- SOURCE MATERIAL -
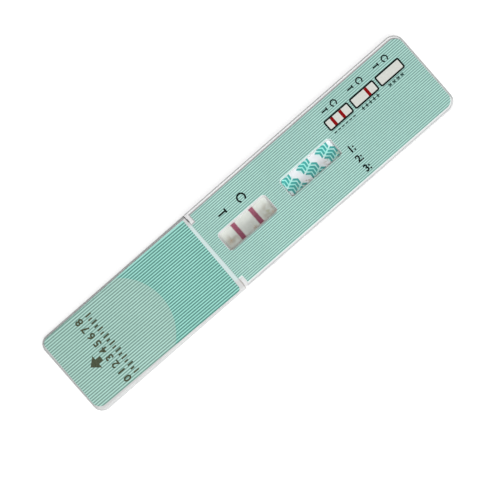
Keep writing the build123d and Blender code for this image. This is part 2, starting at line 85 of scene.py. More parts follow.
def new_material(name, roughness, specular=0.5, coat=0.0, coat_roughness=0.1, sheen=0.0):
    """A material with these plain values on its shader, returned with its node tree and shader."""
    material = bpy.data.materials.new(name)
    material.use_nodes = True
    tree = material.node_tree
    shader = tree.nodes["Principled BSDF"]
    shader.inputs["Roughness"].default_value = roughness
    shader.inputs["Specular IOR Level"].default_value = specular
    shader.inputs["Coat Weight"].default_value = coat
    shader.inputs["Coat Roughness"].default_value = coat_roughness
    shader.inputs["Sheen Weight"].default_value = sheen
    return material, tree, shader


def add_node(tree, kind, inputs=None, **settings):
    """A new node with the given properties and input values."""
    node = tree.nodes.new(kind)
    for name, value in settings.items():
        setattr(node, name, value)
    for name, value in (inputs or {}).items():
        node.inputs[name].default_value = value
    return node


def object_place(tree, stretch=(1, 1, 1), turn=0.0):
    """The point on the object in its own metres, optionally scaled and turned about Z."""
    place = add_node(tree, "ShaderNodeTexCoord").outputs["Object"]
    mapping = add_node(tree, "ShaderNodeMapping", {"Scale": stretch, "Rotation": (0, 0, turn)})
    tree.links.new(place, mapping.inputs["Vector"])
    return mapping.outputs["Vector"]


def place_along(tree, *axes):
    """The point's places along the given axes of the object, in metres."""
    parts = add_node(tree, "ShaderNodeSeparateXYZ")
    tree.links.new(object_place(tree), parts.inputs["Vector"])
    return [parts.outputs[axis] for axis in axes]


def grain(tree, size, detail=2.0, rough=0.5, stretch=(1, 1, 1), turn=0.0):
    """Soft noise from 0 to 1 whose cells measure about the given size in metres."""
    noise = add_node(
        tree, "ShaderNodeTexNoise", {"Scale": 1 / size, "Detail": detail, "Roughness": rough}
    )
    tree.links.new(object_place(tree, stretch, turn), noise.inputs["Vector"])
    return noise.outputs["Fac"]


def ramp(tree, value, low, high, out_low=0.0, out_high=1.0):
    """The value moved from one range to another, held at its ends. Either may run backwards."""
    node = add_node(
        tree,
        "ShaderNodeMapRange",
        {"From Min": low, "From Max": high, "To Min": out_low, "To Max": out_high},
        interpolation_type="SMOOTHSTEP",
    )
    tree.links.new(value, node.inputs["Value"])
    return node.outputs["Result"]


def blend(tree, share, first, second):
    """A colour between two others. Each is a colour or a node's output."""
    node = add_node(tree, "ShaderNodeMix", data_type="RGBA")
    tree.links.new(share, node.inputs["Factor"])
    for slot, colour in (("A", first), ("B", second)):
        socket = next(s for s in node.inputs if s.name == slot and s.type == "RGBA")
        if isinstance(colour, tuple):
            socket.default_value = colour
        else:
            tree.links.new(colour, socket)
    return next(s for s in node.outputs if s.type == "RGBA")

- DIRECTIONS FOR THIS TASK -
Return what is listed above, exactly and completely.

- CORRECT RESULT -
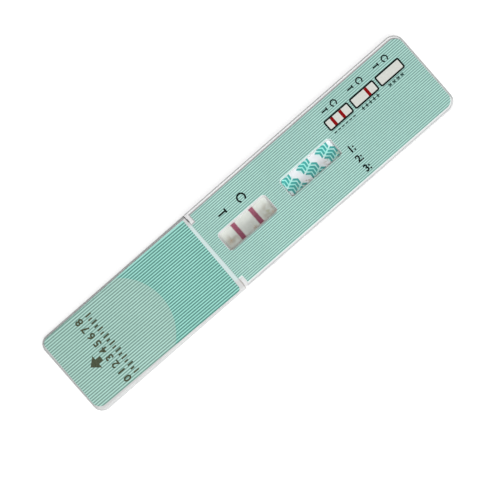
Keep writing the build123d and Blender code for this image. This is part 2, starting at line 85 of scene.py. More parts follow.
def new_material(name, roughness, specular=0.5, coat=0.0, coat_roughness=0.1, sheen=0.0):
    """A material with these plain values on its shader, returned with its node tree and shader."""
    material = bpy.data.materials.new(name)
    material.use_nodes = True
    tree = material.node_tree
    shader = tree.nodes["Principled BSDF"]
    shader.inputs["Roughness"].default_value = roughness
    shader.inputs["Specular IOR Level"].default_value = specular
    shader.inputs["Coat Weight"].default_value = coat
    shader.inputs["Coat Roughness"].default_value = coat_roughness
    shader.inputs["Sheen Weight"].default_value = sheen
    return material, tree, shader


def add_node(tree, kind, inputs=None, **settings):
    """A new node with the given properties and input values."""
    node = tree.nodes.new(kind)
    for name, value in settings.items():
        setattr(node, name, value)
    for name, value in (inputs or {}).items():
        node.inputs[name].default_value = value
    return node


def object_place(tree, stretch=(1, 1, 1), turn=0.0):
    """The point on the object in its own metres, optionally scaled and turned about Z."""
    place = add_node(tree, "ShaderNodeTexCoord").outputs["Object"]
    mapping = add_node(tree, "ShaderNodeMapping", {"Scale": stretch, "Rotation": (0, 0, turn)})
    tree.links.new(place, mapping.inputs["Vector"])
    return mapping.outputs["Vector"]


def place_along(tree, *axes):
    """The point's places along the given axes of the object, in metres."""
    parts = add_node(tree, "ShaderNodeSeparateXYZ")
    tree.links.new(object_place(tree), parts.inputs["Vector"])
    return [parts.outputs[axis] for axis in axes]


def grain(tree, size, detail=2.0, rough=0.5, stretch=(1, 1, 1), turn=0.0):
    """Soft noise from 0 to 1 whose cells measure about the given size in metres."""
    noise = add_node(
        tree, "ShaderNodeTexNoise", {"Scale": 1 / size, "Detail": detail, "Roughness": rough}
    )
    tree.links.new(object_place(tree, stretch, turn), noise.inputs["Vector"])
    return noise.outputs["Fac"]


def ramp(tree, value, low, high, out_low=0.0, out_high=1.0):
    """The value moved from one range to another, held at its ends. Either may run backwards."""
    node = add_node(
        tree,
        "ShaderNodeMapRange",
        {"From Min": low, "From Max": high, "To Min": out_low, "To Max": out_high},
        interpolation_type="SMOOTHSTEP",
    )
    tree.links.new(value, node.inputs["Value"])
    return node.outputs["Result"]


def blend(tree, share, first, second):
    """A colour between two others. Each is a colour or a node's output."""
    node = add_node(tree, "ShaderNodeMix", data_type="RGBA")
    tree.links.new(share, node.inputs["Factor"])
    for slot, colour in (("A", first), ("B", second)):
        socket = next(s for s in node.inputs if s.name == slot and s.type == "RGBA")
        if isinstance(colour, tuple):
            socket.default_value = colour
        else:
            tree.links.new(colour, socket)
    return next(s for s in node.outputs if s.type == "RGBA")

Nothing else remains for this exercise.